You should have seen me trying to explain Christmas to our Chinese kids. Their first impression was about the presents, naturally, but once we had enough language in common, I felt that they really should have a sense of what this holiday is supposed to be about. (And much as I like the Charlie Brown special, I think kids usually glaze over when Linus does his quotation bit.)

So I read and explained the relevant bits of Luke, but the version they really like is a retelling about the innkeeper who keeps getting waked up in the middle of the night by this couple who arrive late, need a place to stay, need blankets, need another small blanket, have a bunch of people looking for them... and finally, he's roused completely out of any hope of a night's sleep by glaring lights and these angels singing overhead. (That's the bit my kids like, because I sing the first few measures of the Hallelujah Chorus at that point.)

I don't ask that my kids believe any part of this story (though I think the historical record does offer evidence of the existence of the central figure as a real person).
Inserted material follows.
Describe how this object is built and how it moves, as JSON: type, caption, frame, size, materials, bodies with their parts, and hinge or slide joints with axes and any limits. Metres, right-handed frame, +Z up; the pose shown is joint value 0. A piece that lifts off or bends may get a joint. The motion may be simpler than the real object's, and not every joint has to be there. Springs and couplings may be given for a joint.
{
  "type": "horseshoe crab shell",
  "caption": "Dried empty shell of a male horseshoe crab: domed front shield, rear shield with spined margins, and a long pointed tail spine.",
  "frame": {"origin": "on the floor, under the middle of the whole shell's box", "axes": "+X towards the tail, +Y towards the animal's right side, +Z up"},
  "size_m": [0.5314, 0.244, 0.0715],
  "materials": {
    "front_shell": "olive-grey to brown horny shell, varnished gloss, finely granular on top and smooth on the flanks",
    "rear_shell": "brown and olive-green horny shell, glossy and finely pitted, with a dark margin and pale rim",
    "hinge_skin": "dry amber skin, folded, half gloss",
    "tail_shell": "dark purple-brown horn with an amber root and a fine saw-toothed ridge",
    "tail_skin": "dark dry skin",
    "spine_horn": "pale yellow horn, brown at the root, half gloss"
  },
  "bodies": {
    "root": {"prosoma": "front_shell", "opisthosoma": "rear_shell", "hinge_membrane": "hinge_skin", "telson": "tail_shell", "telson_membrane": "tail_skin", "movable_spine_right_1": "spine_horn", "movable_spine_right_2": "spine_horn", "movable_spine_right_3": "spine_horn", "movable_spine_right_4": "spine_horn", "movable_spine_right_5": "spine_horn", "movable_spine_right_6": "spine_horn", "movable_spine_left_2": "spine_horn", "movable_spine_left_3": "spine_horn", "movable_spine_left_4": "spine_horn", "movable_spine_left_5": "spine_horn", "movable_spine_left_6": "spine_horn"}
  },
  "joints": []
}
I just think they ought to know what the holiday is supposed to be about. (We've also discussed how there have been and still are other holidays at that time of year in many other cultures as well.) My younger daughter was culturally a Buddhist when she came to live with us, though she didn't have much of a sense of what that meant (she was about 6 years old). She's still working through her beliefs, with a tendency toward universalism. My older daughter was raised as a communist atheist until she came to live with us at age 11, and while she's occasionally expressed some interest in religion (more as a "belonging" kind of thing), currently she's back to being pretty anti-religious. So asking them to believe the Christmas story is probably asking too much, but I still think they should know the basics of the story and respect others who do hold those beliefs, and I do ask them to consider this a time of year of thinking of others, and that seems to be working reasonably well.